Personal Wealth Management / Market Analysis

Random Musings on Markets 2019: A Hard Day’s Musing

Our definitely-not-weekly hodgepodge of financial news curiosities.

In this week’s edition of our not-weekly collection of quirky stories, Japan shows you the demographic bomb is likely a dud, our notes from another electric House Financial Services Committee hearing and a Venn diagram near and dear to our hearts. Please enjoy the read!

So Much for That Demographics Time Bomb

Sorry to go all serious(ish) here, but we didn’t have any other space to highlight a short observation about some actual data. You see, for eons now, people have feared shrinking populations in several “aging” nations will doom them to shrinking economies. Japan would be the first domino to fall, followed by most of Continental Europe and then the US.

We now have some data to test this demographic “bomb” thanks to Japan’s Internal Affairs and Communications Ministry, which announced Wednesday that Japan’s population shrank for the 10th straight year in 2018. If you believe the demographic doom narrative, then Japan’s economic output should also have shrunk over this period.

Only, it didn’t. Nominal GDP (not adjusted for inflation or deflation, this being Japan) finished 2008 at ¥520.8 trillion.[i] Last year’s output? A cool ¥549.0 trillion. GDP grew in 8 of 10 years, shrinking only in 2009 (global financial crisis) and 2011 (Great Tohoku Earthquake, tsunami and Fukushima nuclear disaster). All as the population aged and shrank. This shrinking population was even able to overcome the BoJ’s wrongheaded, deflationary quantitative easing and negative interest rates. That is … pretty good?

Granted this is just one piece of evidence suggesting that bomb is more like a bang snap. But it is a solid early counterpoint nonetheless, bringing new meaning to fears Europe will “turn Japanese.” If turning Japanese means growing despite a shrinking population, that seems pretty ok to us.
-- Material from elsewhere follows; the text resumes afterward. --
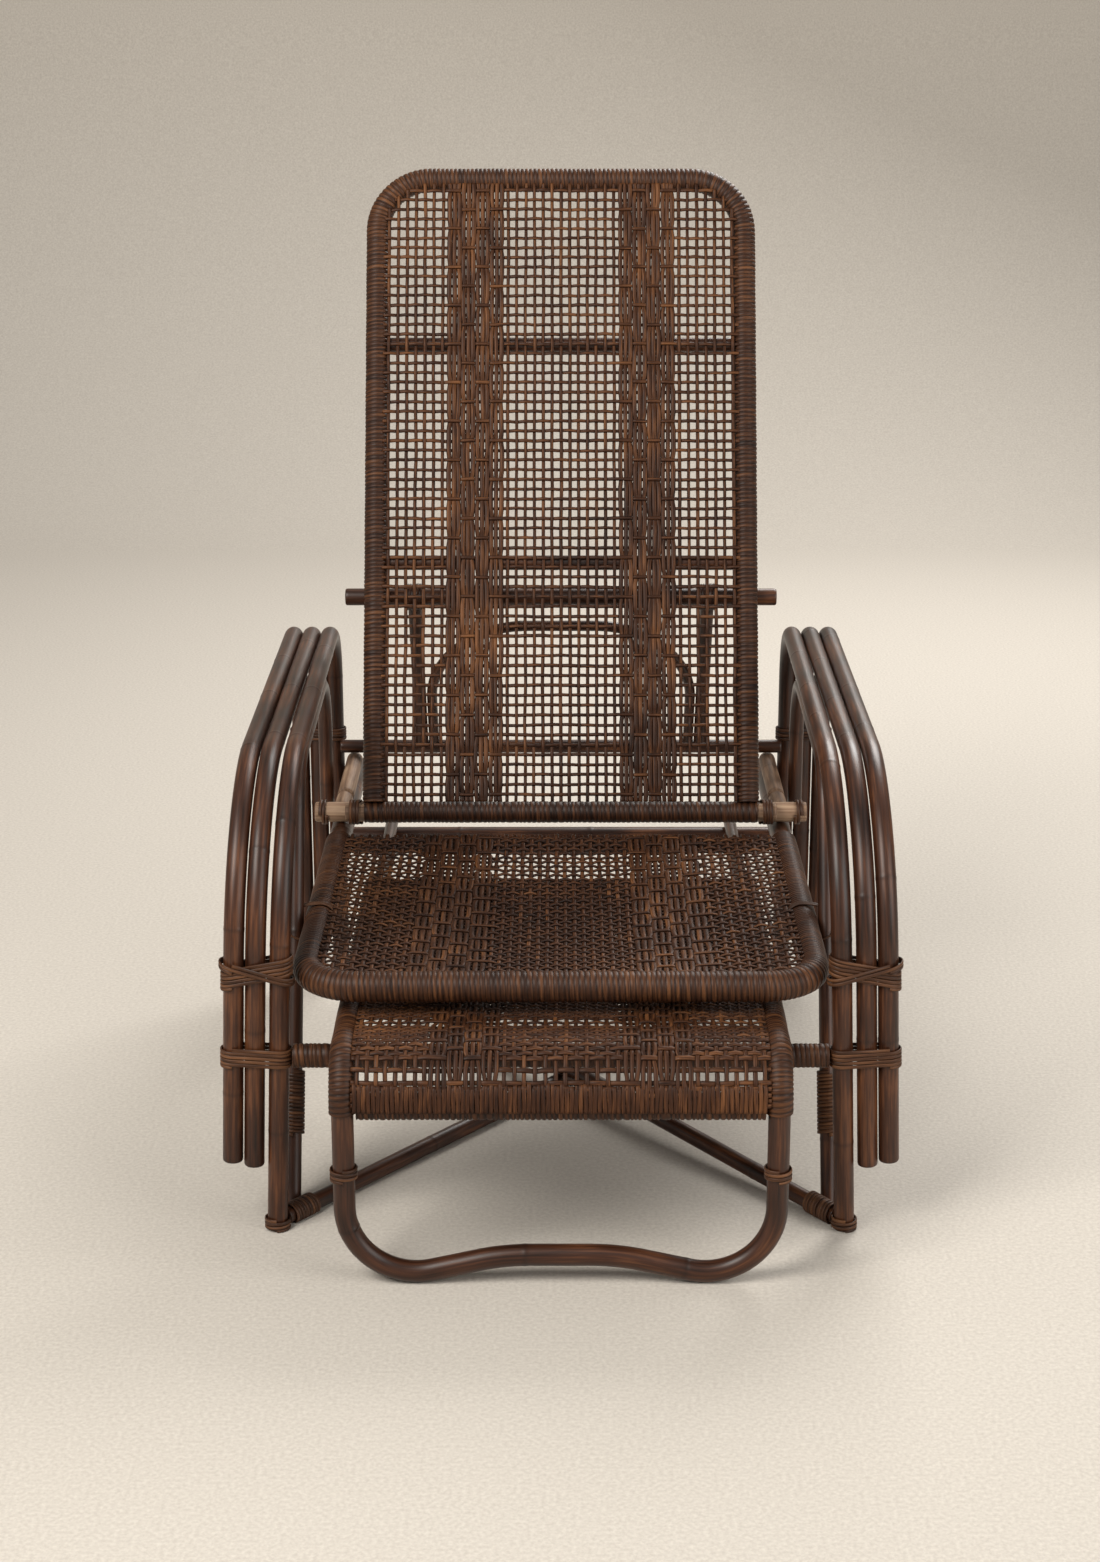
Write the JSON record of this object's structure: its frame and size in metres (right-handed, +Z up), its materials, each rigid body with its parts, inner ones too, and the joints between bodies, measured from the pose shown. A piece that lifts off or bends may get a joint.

A Helpful Guide for Some House Committee Members

Wednesday’s House Financial Services Committee hearing was, as usual, endlessly entertaining. This one featured testimony from Fed head Jerome Powell, including scads of questions about the economy, rates and other policies. But there are usually some oddities, which we love. This latest version featured several questions about Libra, the proposed cryptocurrency backed by Facebook. After several questions on Libra in close proximity drew rather boring answers from Powell about anti-money laundering worries and other concerns, this particular exchange between Georgia Representative David Scott and Powell caught our ear. What follows is our hastily typed transcript of this exchange that takes place about an hour into C-SPAN’s coverage [our comments in brackets]:

Rep. Scott: Now I want to go to, and it’s been mentioned a couple of times already, this Libra business is really disturbing and a serious problem. And let me tell you why. First, I think we all know Libra is the London Interbank Offered Rate. [Wait. What?] Very critical. It has and is the standard for hundreds of trillions of dollars in both overnight and term loans, debt and derivatives. [Oh he actually meant LIBOR.] It is the standard that has been used internationally and in the United States affecting individuals, small businesses and corporations. So we’ve got a big issue here. But because of pervasive manipulation, now it is apparent that Libra [this one may have been leeber, we couldn’t be sure] is going to leave us—or be replaced—within the next year or so. So this creates a big problem. And so I want to ask you, because the most critical part of this is, that parties to both sides of financial contracts should be and must be concerned in the short term about the ramifications of the potential end of Libra, specifically in contracts that do not have a fallback position. As you know, without fallback language or some appropriate established safe harbor until a new reference rate can be used, significant legal challenges are likely to occur. So, with this in mind, as Libra’s scheduled end nears, SOFR, the secured overnight financing rate, apparently will take its place. Tell us Chairman, what can we do what can be done to accommodate the numerous contracts that do not have fallback positions?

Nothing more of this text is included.